*Task details*. Write out the whole listing again, exactly as given.

*Recorded information*.

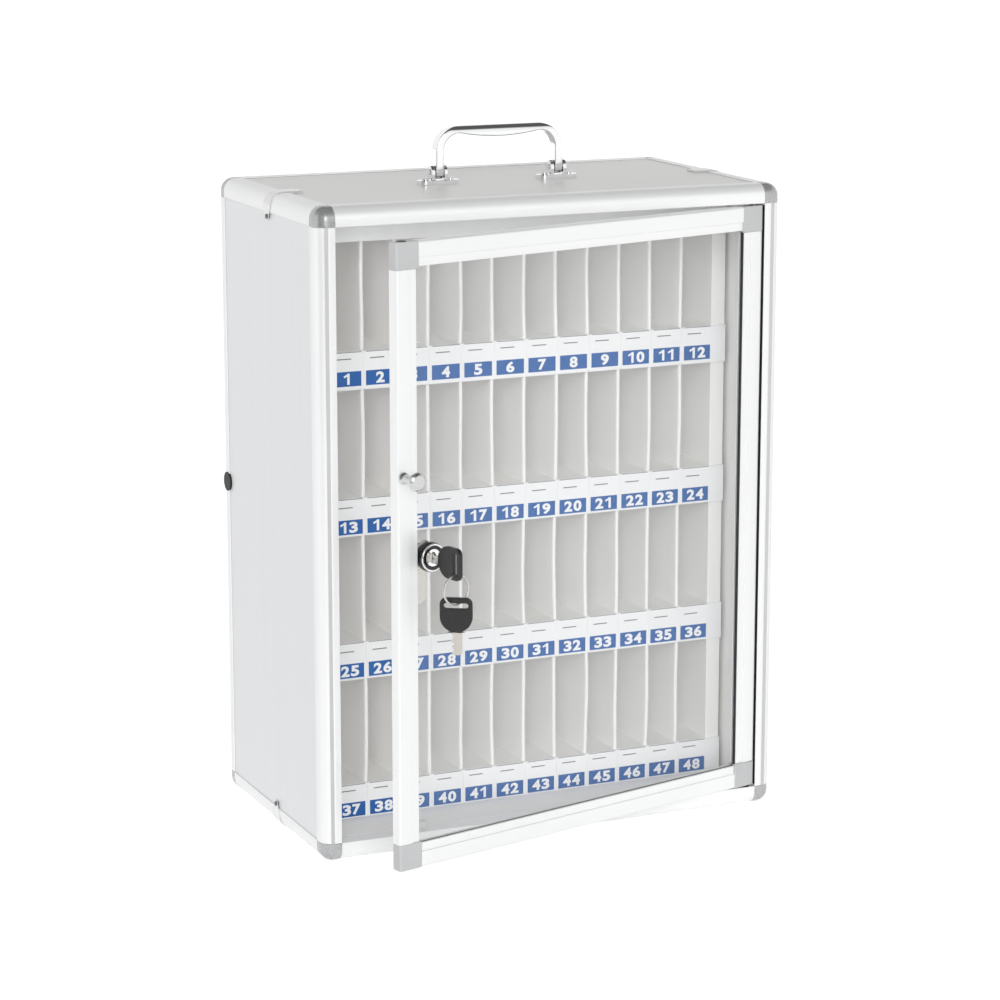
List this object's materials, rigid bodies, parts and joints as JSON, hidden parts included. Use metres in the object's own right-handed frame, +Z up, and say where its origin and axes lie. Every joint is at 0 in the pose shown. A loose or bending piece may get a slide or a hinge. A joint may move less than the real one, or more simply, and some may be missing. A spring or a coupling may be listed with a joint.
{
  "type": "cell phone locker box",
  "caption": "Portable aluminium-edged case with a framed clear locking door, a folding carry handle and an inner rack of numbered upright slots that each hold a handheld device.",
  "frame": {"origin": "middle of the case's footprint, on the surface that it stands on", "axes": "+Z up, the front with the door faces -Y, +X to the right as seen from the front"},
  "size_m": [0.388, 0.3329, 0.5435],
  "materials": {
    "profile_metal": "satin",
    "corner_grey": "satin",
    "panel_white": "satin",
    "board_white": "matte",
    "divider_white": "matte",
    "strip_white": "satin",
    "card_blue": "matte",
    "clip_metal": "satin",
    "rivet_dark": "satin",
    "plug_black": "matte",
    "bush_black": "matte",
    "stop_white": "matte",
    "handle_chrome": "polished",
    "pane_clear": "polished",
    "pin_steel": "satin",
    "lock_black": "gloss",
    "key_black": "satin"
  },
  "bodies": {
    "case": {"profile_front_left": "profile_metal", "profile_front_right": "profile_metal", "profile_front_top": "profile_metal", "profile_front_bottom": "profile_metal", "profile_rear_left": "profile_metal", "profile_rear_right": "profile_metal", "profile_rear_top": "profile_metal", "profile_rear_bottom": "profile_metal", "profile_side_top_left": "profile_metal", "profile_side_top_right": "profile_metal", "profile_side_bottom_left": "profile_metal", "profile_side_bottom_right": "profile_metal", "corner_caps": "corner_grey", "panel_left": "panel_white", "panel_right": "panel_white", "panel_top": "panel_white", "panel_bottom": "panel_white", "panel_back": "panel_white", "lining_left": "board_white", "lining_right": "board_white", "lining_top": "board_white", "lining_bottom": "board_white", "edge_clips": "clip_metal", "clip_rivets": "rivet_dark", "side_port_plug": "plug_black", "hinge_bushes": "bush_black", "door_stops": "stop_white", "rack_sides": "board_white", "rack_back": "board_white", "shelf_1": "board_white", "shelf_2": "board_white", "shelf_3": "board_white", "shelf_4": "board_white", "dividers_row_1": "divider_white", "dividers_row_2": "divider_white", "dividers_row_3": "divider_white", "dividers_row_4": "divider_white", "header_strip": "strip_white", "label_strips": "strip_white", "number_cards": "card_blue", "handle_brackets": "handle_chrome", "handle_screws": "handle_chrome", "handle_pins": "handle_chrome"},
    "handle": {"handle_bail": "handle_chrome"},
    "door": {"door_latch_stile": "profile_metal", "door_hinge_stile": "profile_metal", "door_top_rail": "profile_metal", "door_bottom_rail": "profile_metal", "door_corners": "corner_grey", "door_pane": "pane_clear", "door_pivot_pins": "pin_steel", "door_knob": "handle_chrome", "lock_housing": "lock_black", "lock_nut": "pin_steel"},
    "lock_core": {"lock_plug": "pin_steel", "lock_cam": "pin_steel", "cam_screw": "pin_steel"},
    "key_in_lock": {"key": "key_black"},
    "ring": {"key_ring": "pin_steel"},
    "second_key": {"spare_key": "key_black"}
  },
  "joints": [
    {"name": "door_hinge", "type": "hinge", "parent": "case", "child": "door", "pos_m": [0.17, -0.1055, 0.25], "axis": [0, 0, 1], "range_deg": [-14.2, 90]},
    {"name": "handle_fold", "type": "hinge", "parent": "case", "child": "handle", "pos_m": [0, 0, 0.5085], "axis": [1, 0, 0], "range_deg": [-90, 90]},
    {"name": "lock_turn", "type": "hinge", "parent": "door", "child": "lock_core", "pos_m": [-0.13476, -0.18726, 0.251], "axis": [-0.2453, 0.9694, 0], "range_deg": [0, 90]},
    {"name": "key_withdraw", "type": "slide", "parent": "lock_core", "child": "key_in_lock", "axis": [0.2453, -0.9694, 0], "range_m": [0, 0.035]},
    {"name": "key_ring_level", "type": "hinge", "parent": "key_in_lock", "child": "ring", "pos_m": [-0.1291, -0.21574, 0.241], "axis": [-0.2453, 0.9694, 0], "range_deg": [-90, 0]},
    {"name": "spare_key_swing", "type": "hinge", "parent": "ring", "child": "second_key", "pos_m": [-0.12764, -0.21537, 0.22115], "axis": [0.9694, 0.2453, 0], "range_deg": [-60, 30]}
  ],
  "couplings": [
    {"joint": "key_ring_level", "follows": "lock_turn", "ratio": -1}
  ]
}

*Task result*.
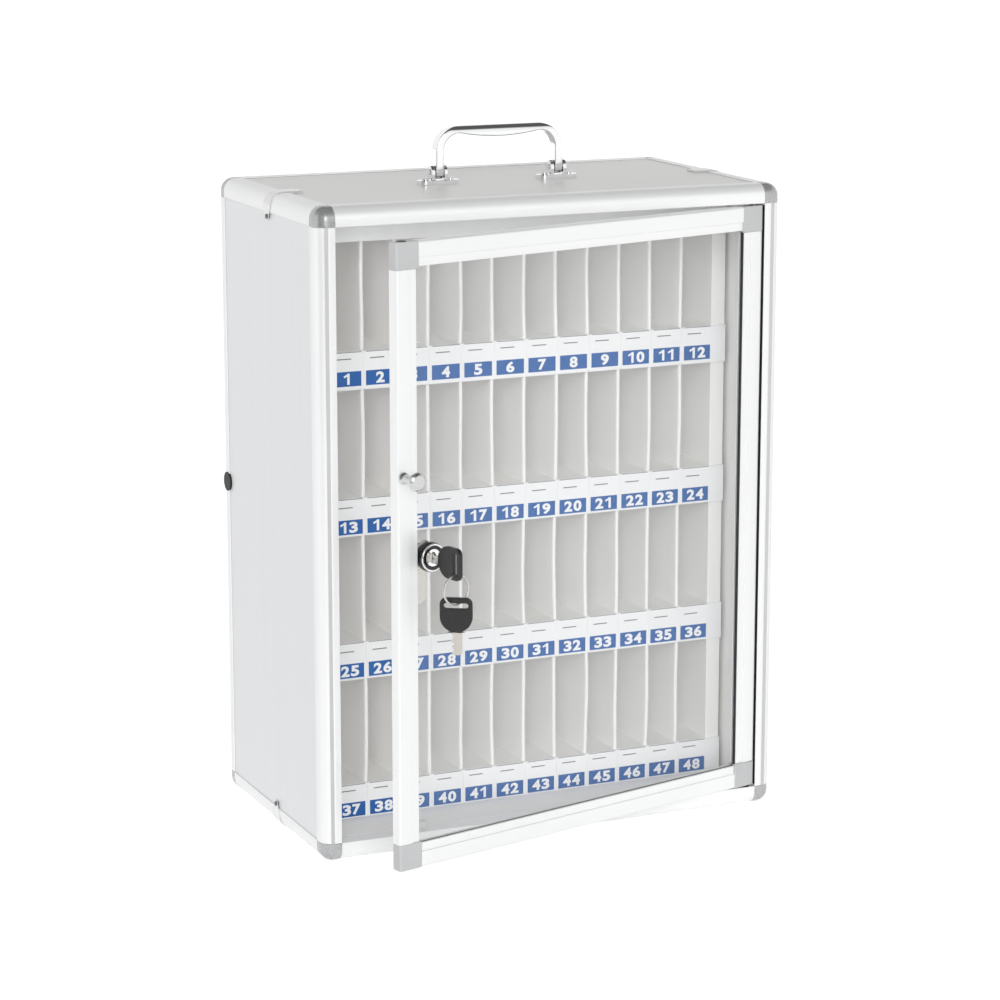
List this object's materials, rigid bodies, parts and joints as JSON, hidden parts included. Use metres in the object's own right-handed frame, +Z up, and say where its origin and axes lie. Every joint is at 0 in the pose shown. A loose or bending piece may get a slide or a hinge. A joint may move less than the real one, or more simply, and some may be missing. A spring or a coupling may be listed with a joint.
{
  "type": "cell phone locker box",
  "caption": "Portable aluminium-edged case with a framed clear locking door, a folding carry handle and an inner rack of numbered upright slots that each hold a handheld device.",
  "frame": {"origin": "middle of the case's footprint, on the surface that it stands on", "axes": "+Z up, the front with the door faces -Y, +X to the right as seen from the front"},
  "size_m": [0.388, 0.3329, 0.5435],
  "materials": {
    "profile_metal": "satin",
    "corner_grey": "satin",
    "panel_white": "satin",
    "board_white": "matte",
    "divider_white": "matte",
    "strip_white": "satin",
    "card_blue": "matte",
    "clip_metal": "satin",
    "rivet_dark": "satin",
    "plug_black": "matte",
    "bush_black": "matte",
    "stop_white": "matte",
    "handle_chrome": "polished",
    "pane_clear": "polished",
    "pin_steel": "satin",
    "lock_black": "gloss",
    "key_black": "satin"
  },
  "bodies": {
    "case": {"profile_front_left": "profile_metal", "profile_front_right": "profile_metal", "profile_front_top": "profile_metal", "profile_front_bottom": "profile_metal", "profile_rear_left": "profile_metal", "profile_rear_right": "profile_metal", "profile_rear_top": "profile_metal", "profile_rear_bottom": "profile_metal", "profile_side_top_left": "profile_metal", "profile_side_top_right": "profile_metal", "profile_side_bottom_left": "profile_metal", "profile_side_bottom_right": "profile_metal", "corner_caps": "corner_grey", "panel_left": "panel_white", "panel_right": "panel_white", "panel_top": "panel_white", "panel_bottom": "panel_white", "panel_back": "panel_white", "lining_left": "board_white", "lining_right": "board_white", "lining_top": "board_white", "lining_bottom": "board_white", "edge_clips": "clip_metal", "clip_rivets": "rivet_dark", "side_port_plug": "plug_black", "hinge_bushes": "bush_black", "door_stops": "stop_white", "rack_sides": "board_white", "rack_back": "board_white", "shelf_1": "board_white", "shelf_2": "board_white", "shelf_3": "board_white", "shelf_4": "board_white", "dividers_row_1": "divider_white", "dividers_row_2": "divider_white", "dividers_row_3": "divider_white", "dividers_row_4": "divider_white", "header_strip": "strip_white", "label_strips": "strip_white", "number_cards": "card_blue", "handle_brackets": "handle_chrome", "handle_screws": "handle_chrome", "handle_pins": "handle_chrome"},
    "handle": {"handle_bail": "handle_chrome"},
    "door": {"door_latch_stile": "profile_metal", "door_hinge_stile": "profile_metal", "door_top_rail": "profile_metal", "door_bottom_rail": "profile_metal", "door_corners": "corner_grey", "door_pane": "pane_clear", "door_pivot_pins": "pin_steel", "door_knob": "handle_chrome", "lock_housing": "lock_black", "lock_nut": "pin_steel"},
    "lock_core": {"lock_plug": "pin_steel", "lock_cam": "pin_steel", "cam_screw": "pin_steel"},
    "key_in_lock": {"key": "key_black"},
    "ring": {"key_ring": "pin_steel"},
    "second_key": {"spare_key": "key_black"}
  },
  "joints": [
    {"name": "door_hinge", "type": "hinge", "parent": "case", "child": "door", "pos_m": [0.17, -0.1055, 0.25], "axis": [0, 0, 1], "range_deg": [-14.2, 90]},
    {"name": "handle_fold", "type": "hinge", "parent": "case", "child": "handle", "pos_m": [0, 0, 0.5085], "axis": [1, 0, 0], "range_deg": [-90, 90]},
    {"name": "lock_turn", "type": "hinge", "parent": "door", "child": "lock_core", "pos_m": [-0.13476, -0.18726, 0.251], "axis": [-0.2453, 0.9694, 0], "range_deg": [0, 90]},
    {"name": "key_withdraw", "type": "slide", "parent": "lock_core", "child": "key_in_lock", "axis": [0.2453, -0.9694, 0], "range_m": [0, 0.035]},
    {"name": "key_ring_level", "type": "hinge", "parent": "key_in_lock", "child": "ring", "pos_m": [-0.1291, -0.21574, 0.241], "axis": [-0.2453, 0.9694, 0], "range_deg": [-90, 0]},
    {"name": "spare_key_swing", "type": "hinge", "parent": "ring", "child": "second_key", "pos_m": [-0.12764, -0.21537, 0.22115], "axis": [0.9694, 0.2453, 0], "range_deg": [-60, 30]}
  ],
  "couplings": [
    {"joint": "key_ring_level", "follows": "lock_turn", "ratio": -1}
  ]
}